Keep only the lines from the top of the listing through the one with "crown_radius = 380.0", and reproduce them unaltered.
================================
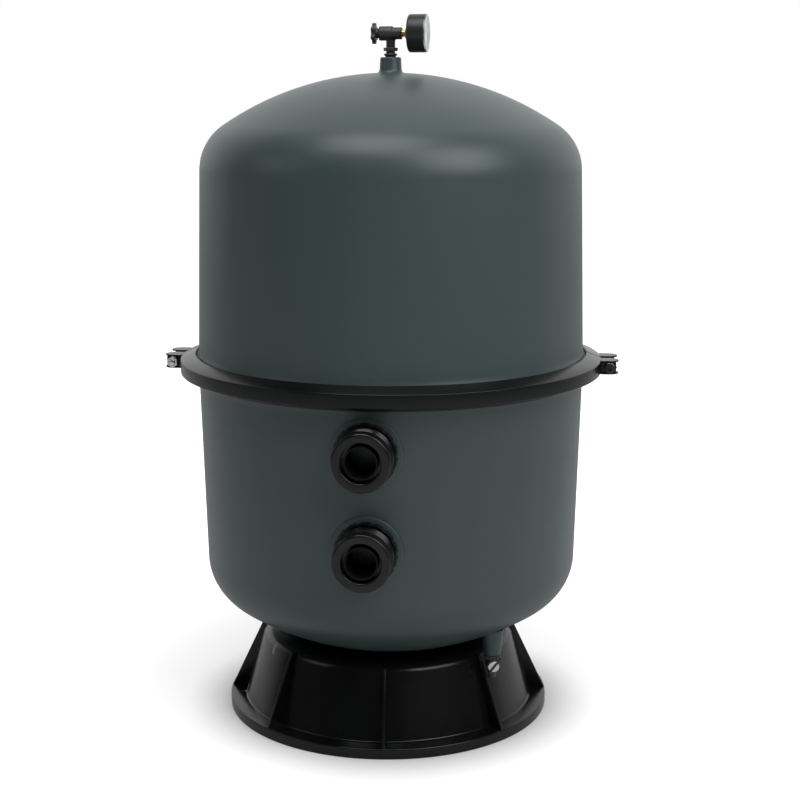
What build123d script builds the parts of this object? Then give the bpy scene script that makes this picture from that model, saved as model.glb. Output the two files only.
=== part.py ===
from build123d import *
import os
from math import atan2, cos, pi, radians, sin, sqrt, tan

os.makedirs("parts", exist_ok=True)

# Tank: a domed upper shell and a deeper lower shell that meet at a flanged joint. Ports face -Y.
body_radius = 250.0
wall = 6.0
draft = radians(1.5)
upper_straight = 247.2
lower_straight = 254.2
knuckle_radius = 69.0
crown_radius = 380.0

# Joint flange, seal and V clamp
flange_rise = 16.0
flange_width = 14.0
flange_edge = 7.0
flange_slope = radians(21.4)
flare_height = 26.0
seal_width = 6.0
seal_depth = 4.0
clamp_wall = 3.5
clamp_clearance = 0.3
clamp_band_gap = 3.9
clamp_lip_gap = 1.0
clamp_split = 4.0
clamp_turn = 1.7

# Clamp lugs: a bolted wall between two round plates, with M8 fasteners
lug_plate = 2.0
lug_opening = 13.6
lug_radius = 12.0
lug_centre = 18.5
lug_face = 29.0
lug_wall = 7.0
lug_side = 8.5
bolt_offset = 9.8
bolt_radius = 4.0
bolt_hole = 4.4
bolt_tail = 2.0
head_radius = 6.4
head_height = 6.4
key_radius = 3.4
key_depth = 3.2
nut_flats = 13.0
nut_height = 6.5
washer_radius = 6.6
washer_thickness = 1.6

# Ports
inlet_drop = 67.5
port_spacing = 119.0
pad_radius = 44.0
pad_thickness = 16.0
spigot_radius = 35.25
spigot_length = 46.0
spigot_chamfer = 2.2
mouth_radius = 24.0
mouth_depth = 14.0
mouth_edge = 1.0
barrel_radius = 29.0
lock_ring_radius = 38.25
lock_ring_thickness = 8.0
lock_ring_notches = 14
notch_depth = 1.3
notch_width = 6.0
gasket_thickness = 3.0
gasket_width = 8.0
back_nut_thickness = 12.0
back_nut_radius = 43.0
barrel_tail = 2.0

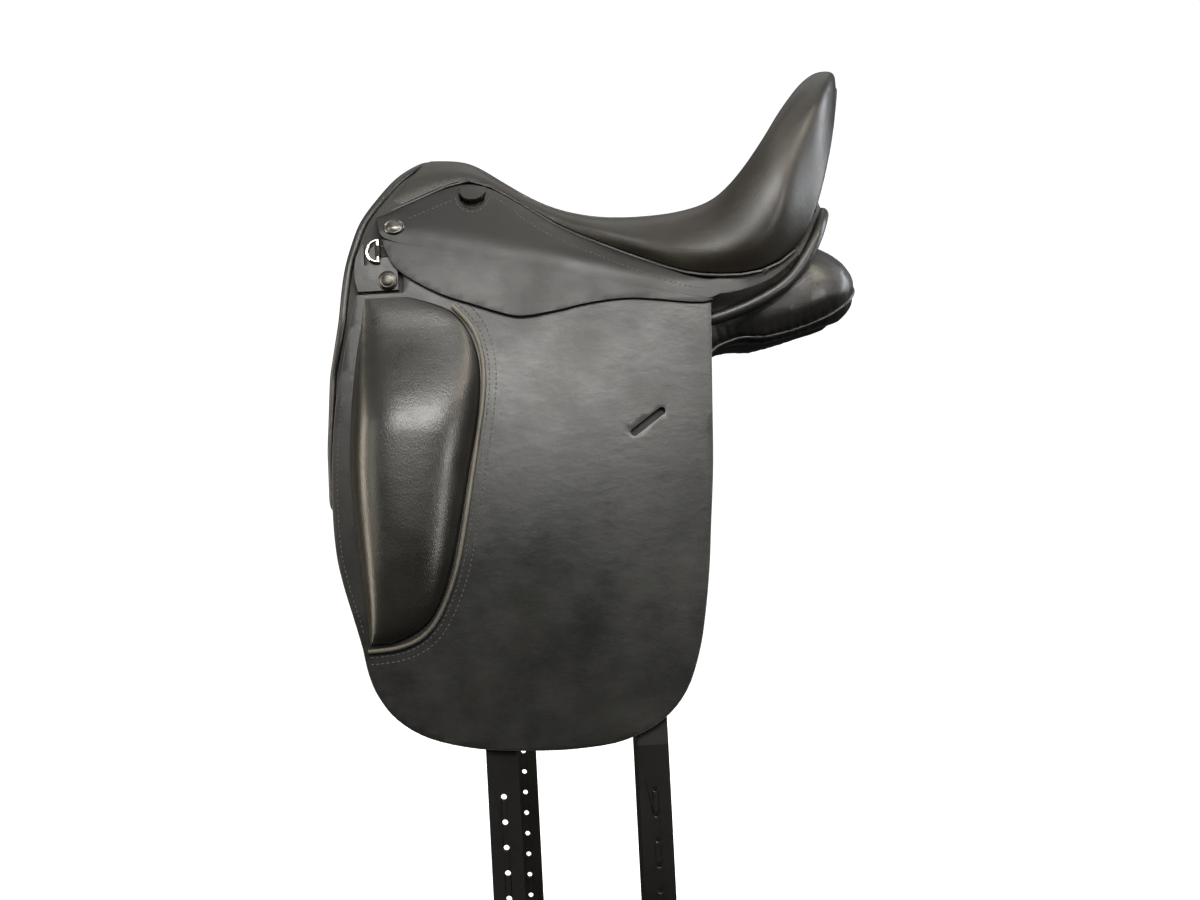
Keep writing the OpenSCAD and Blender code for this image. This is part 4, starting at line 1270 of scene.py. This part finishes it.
================================
## Response
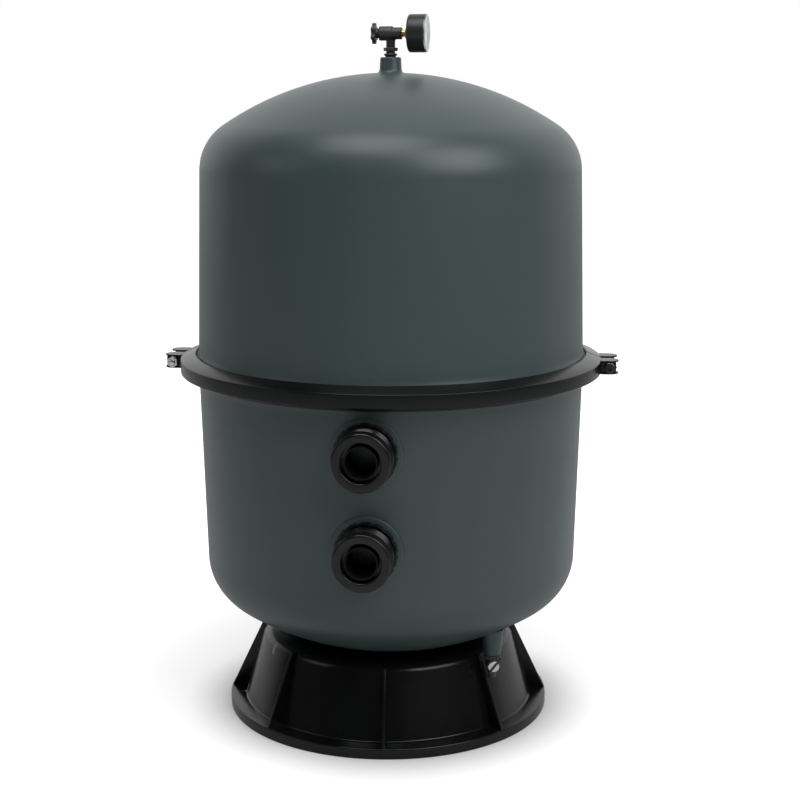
What build123d script builds the parts of this object? Then give the bpy scene script that makes this picture from that model, saved as model.glb. Output the two files only.
=== part.py ===
from build123d import *
import os
from math import atan2, cos, pi, radians, sin, sqrt, tan

os.makedirs("parts", exist_ok=True)

# Tank: a domed upper shell and a deeper lower shell that meet at a flanged joint. Ports face -Y.
body_radius = 250.0
wall = 6.0
draft = radians(1.5)
upper_straight = 247.2
lower_straight = 254.2
knuckle_radius = 69.0
crown_radius = 380.0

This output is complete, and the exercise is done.